WHAT IS ASKED:
Repeat only the lines from the one containing "shape.label = name" through the one containing "from typing import", exactly as written, both ends included.

[Part of a data file]
--- --- ---

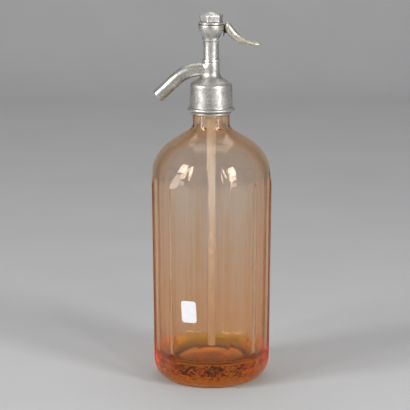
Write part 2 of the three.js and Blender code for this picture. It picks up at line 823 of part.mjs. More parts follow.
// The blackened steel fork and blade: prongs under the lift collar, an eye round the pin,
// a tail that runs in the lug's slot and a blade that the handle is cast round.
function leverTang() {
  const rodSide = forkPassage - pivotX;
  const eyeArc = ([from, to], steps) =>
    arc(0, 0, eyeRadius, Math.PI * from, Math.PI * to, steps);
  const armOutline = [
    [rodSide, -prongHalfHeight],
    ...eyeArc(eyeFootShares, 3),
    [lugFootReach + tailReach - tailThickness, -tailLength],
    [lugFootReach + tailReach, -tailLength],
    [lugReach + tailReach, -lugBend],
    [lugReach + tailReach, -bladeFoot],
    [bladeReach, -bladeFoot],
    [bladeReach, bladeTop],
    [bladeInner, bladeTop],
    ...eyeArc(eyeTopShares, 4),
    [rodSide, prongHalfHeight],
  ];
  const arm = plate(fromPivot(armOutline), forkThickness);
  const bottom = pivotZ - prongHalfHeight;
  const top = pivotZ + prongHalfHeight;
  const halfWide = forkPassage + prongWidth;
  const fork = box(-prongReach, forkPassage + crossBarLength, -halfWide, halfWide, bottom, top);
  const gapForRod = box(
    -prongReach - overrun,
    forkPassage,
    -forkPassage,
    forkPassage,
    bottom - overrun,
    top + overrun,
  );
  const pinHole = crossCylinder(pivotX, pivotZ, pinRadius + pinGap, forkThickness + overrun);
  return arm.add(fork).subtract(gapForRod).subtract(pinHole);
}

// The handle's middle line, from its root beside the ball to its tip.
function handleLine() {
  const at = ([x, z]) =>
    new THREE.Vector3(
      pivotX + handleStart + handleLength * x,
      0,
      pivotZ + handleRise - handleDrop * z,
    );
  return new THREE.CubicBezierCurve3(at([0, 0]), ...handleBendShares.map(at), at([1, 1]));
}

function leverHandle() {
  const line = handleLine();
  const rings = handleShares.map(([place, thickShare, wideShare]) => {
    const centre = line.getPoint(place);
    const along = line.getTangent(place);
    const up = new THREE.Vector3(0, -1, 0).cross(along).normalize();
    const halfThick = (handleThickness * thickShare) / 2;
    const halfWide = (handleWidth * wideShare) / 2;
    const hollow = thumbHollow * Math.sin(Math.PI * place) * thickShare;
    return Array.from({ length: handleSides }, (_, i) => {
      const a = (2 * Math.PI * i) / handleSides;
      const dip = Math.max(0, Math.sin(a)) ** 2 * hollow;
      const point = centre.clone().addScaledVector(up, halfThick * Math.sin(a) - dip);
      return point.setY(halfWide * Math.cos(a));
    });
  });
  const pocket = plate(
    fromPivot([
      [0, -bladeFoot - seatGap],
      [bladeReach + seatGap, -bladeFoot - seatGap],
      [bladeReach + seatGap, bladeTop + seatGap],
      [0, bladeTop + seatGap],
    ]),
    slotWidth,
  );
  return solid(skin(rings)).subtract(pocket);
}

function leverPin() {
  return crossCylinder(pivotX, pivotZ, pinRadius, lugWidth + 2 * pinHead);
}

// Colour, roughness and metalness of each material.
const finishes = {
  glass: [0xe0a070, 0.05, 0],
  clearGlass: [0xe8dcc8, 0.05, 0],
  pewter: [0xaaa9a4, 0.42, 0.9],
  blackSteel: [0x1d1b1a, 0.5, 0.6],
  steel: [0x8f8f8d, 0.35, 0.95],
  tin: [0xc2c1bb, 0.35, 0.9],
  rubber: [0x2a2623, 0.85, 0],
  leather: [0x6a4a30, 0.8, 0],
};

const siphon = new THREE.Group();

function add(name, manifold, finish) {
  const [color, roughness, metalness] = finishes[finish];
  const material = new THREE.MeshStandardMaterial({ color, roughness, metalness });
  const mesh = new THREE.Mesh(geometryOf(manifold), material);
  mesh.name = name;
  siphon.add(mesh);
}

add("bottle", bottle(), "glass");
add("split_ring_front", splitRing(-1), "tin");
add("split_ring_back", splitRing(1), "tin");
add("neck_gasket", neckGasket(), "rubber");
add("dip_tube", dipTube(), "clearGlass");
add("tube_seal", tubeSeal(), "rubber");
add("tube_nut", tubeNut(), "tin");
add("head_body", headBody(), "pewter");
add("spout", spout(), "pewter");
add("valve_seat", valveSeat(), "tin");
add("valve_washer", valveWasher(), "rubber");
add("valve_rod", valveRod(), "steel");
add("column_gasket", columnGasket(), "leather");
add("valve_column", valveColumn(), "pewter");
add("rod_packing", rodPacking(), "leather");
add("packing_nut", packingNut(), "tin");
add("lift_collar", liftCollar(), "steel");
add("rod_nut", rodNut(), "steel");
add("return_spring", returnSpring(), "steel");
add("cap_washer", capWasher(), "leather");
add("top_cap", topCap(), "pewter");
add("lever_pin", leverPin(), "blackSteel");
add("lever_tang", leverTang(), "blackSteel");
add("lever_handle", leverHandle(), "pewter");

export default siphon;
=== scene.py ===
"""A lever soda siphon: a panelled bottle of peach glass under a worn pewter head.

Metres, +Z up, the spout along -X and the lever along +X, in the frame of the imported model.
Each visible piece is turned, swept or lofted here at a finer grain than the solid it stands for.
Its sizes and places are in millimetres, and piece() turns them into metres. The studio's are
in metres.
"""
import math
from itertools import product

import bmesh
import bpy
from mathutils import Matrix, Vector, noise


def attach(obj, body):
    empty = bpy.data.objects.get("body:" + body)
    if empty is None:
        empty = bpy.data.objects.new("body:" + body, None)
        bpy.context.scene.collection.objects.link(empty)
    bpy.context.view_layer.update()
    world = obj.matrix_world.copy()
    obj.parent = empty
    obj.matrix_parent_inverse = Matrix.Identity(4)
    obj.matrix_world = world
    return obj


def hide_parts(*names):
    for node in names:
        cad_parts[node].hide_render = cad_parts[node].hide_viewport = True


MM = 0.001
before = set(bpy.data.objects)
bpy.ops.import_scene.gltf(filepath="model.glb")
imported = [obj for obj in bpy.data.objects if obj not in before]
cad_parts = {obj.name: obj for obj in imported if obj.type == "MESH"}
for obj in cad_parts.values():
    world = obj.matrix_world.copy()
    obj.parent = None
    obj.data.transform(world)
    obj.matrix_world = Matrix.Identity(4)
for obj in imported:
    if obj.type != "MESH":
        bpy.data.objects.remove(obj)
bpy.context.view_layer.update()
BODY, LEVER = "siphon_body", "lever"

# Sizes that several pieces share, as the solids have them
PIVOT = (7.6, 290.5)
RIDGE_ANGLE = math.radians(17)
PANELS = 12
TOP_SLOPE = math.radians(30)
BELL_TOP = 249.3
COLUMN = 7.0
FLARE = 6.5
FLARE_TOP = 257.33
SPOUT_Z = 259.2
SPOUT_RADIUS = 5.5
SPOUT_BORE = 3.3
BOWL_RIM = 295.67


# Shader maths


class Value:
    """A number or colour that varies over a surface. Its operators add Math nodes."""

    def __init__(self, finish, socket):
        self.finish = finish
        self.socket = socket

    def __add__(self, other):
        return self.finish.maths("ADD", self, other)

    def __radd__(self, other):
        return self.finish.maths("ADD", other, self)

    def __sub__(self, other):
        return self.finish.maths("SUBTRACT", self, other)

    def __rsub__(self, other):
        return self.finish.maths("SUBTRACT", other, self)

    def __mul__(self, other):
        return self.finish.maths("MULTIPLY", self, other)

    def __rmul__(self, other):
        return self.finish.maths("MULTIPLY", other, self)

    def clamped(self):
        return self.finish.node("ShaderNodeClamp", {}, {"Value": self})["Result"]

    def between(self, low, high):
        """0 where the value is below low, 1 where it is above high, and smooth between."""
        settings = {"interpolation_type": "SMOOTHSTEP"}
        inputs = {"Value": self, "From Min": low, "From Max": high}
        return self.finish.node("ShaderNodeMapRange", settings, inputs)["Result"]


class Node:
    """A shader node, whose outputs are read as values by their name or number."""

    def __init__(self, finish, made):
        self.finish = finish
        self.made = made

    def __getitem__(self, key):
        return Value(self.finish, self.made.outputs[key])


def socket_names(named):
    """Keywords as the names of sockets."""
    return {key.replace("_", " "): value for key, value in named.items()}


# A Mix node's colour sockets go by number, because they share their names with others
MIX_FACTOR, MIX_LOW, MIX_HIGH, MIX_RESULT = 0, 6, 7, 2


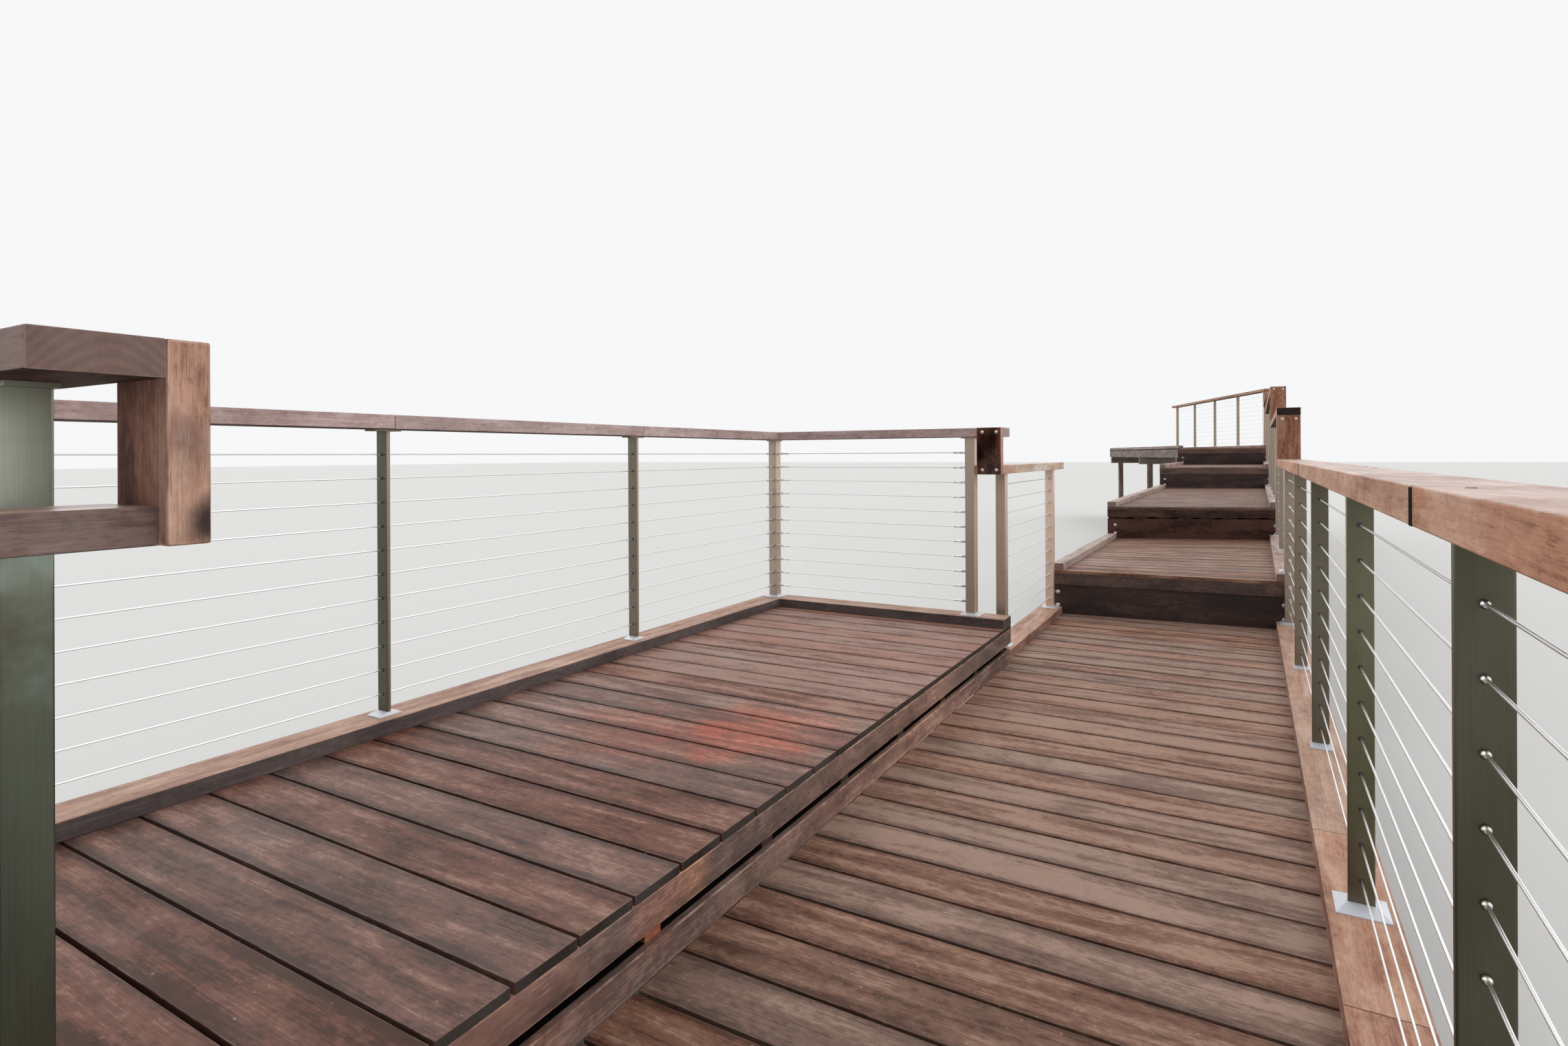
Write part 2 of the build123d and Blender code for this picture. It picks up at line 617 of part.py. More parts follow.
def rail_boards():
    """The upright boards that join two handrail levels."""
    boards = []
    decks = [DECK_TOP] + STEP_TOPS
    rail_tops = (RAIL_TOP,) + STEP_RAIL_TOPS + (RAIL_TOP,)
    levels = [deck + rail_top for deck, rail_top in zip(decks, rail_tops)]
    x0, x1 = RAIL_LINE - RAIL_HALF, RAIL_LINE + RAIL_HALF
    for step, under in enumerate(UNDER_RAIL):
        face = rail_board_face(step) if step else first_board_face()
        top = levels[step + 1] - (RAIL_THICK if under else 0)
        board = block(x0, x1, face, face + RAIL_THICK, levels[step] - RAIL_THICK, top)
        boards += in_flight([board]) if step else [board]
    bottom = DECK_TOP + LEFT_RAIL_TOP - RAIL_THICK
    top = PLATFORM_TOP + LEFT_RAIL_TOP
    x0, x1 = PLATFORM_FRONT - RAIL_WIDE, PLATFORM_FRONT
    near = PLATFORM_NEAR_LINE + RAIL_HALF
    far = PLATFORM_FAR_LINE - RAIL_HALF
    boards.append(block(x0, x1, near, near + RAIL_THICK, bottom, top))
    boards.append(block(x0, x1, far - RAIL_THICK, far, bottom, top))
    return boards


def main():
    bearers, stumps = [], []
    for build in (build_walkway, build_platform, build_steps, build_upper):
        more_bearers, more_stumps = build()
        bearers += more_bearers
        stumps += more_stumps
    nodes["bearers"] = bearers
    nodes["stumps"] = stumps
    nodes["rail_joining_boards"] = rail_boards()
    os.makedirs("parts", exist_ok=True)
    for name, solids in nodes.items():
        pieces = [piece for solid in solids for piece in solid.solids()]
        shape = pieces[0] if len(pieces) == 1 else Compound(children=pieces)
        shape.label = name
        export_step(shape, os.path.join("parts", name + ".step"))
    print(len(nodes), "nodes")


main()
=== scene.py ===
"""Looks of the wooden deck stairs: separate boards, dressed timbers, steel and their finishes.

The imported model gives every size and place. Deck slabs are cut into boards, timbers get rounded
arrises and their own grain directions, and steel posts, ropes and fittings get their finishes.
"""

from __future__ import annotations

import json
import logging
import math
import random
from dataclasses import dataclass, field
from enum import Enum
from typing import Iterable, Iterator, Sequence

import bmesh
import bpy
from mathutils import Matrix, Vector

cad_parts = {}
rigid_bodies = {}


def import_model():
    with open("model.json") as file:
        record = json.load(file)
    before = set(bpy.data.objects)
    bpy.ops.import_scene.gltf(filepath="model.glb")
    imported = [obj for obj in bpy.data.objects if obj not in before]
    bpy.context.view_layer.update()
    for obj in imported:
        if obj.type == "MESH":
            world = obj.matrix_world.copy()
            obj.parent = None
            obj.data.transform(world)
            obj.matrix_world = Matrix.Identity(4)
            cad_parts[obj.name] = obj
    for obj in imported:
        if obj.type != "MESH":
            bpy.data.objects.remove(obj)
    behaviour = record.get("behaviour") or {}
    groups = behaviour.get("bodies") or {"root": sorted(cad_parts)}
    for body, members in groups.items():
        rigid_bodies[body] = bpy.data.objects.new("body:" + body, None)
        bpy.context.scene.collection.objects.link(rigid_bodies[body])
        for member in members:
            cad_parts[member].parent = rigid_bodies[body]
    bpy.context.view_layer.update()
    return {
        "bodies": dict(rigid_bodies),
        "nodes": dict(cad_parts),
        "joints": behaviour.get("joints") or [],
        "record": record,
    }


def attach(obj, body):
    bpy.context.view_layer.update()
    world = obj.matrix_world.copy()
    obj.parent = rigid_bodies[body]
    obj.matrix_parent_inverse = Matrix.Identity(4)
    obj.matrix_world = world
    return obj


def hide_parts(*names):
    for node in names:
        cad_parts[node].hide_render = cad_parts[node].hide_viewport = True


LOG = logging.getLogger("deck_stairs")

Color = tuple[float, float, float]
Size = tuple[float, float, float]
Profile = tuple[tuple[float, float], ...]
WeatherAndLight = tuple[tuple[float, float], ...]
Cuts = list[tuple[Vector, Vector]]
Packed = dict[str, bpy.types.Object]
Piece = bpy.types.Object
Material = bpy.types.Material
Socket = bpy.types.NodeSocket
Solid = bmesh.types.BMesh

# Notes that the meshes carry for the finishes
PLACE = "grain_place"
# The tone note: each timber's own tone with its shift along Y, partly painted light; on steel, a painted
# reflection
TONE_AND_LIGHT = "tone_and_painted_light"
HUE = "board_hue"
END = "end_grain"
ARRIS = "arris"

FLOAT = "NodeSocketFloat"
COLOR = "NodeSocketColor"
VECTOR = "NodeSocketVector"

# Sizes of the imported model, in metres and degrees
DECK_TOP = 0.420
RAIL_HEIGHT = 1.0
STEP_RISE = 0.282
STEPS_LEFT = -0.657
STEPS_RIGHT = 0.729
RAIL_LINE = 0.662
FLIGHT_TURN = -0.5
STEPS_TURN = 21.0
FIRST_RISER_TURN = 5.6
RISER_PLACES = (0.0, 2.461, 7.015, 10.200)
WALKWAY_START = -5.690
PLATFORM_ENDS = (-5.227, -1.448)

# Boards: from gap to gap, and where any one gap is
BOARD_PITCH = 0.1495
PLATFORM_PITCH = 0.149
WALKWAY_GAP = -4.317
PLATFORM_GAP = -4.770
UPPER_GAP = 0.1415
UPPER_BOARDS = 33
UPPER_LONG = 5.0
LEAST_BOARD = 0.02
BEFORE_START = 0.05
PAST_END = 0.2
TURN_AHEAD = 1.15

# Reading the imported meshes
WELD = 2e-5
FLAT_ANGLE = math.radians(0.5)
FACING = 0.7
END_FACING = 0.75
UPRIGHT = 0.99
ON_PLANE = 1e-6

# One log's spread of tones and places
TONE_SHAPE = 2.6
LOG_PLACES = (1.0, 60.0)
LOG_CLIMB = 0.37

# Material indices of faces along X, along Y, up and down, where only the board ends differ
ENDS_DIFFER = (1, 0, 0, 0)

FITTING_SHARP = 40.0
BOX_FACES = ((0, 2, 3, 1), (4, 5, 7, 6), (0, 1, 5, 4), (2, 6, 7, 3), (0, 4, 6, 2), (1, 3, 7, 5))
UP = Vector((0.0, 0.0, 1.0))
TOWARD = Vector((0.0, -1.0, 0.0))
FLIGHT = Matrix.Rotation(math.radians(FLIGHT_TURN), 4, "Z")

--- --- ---

OUTPUT FOR THIS TASK:
        shape.label = name
        export_step(shape, os.path.join("parts", name + ".step"))
    print(len(nodes), "nodes")


main()
=== scene.py ===
"""Looks of the wooden deck stairs: separate boards, dressed timbers, steel and their finishes.

The imported model gives every size and place. Deck slabs are cut into boards, timbers get rounded
arrises and their own grain directions, and steel posts, ropes and fittings get their finishes.
"""

from __future__ import annotations

import json
import logging
import math
import random
from dataclasses import dataclass, field
from enum import Enum
from typing import Iterable, Iterator, Sequence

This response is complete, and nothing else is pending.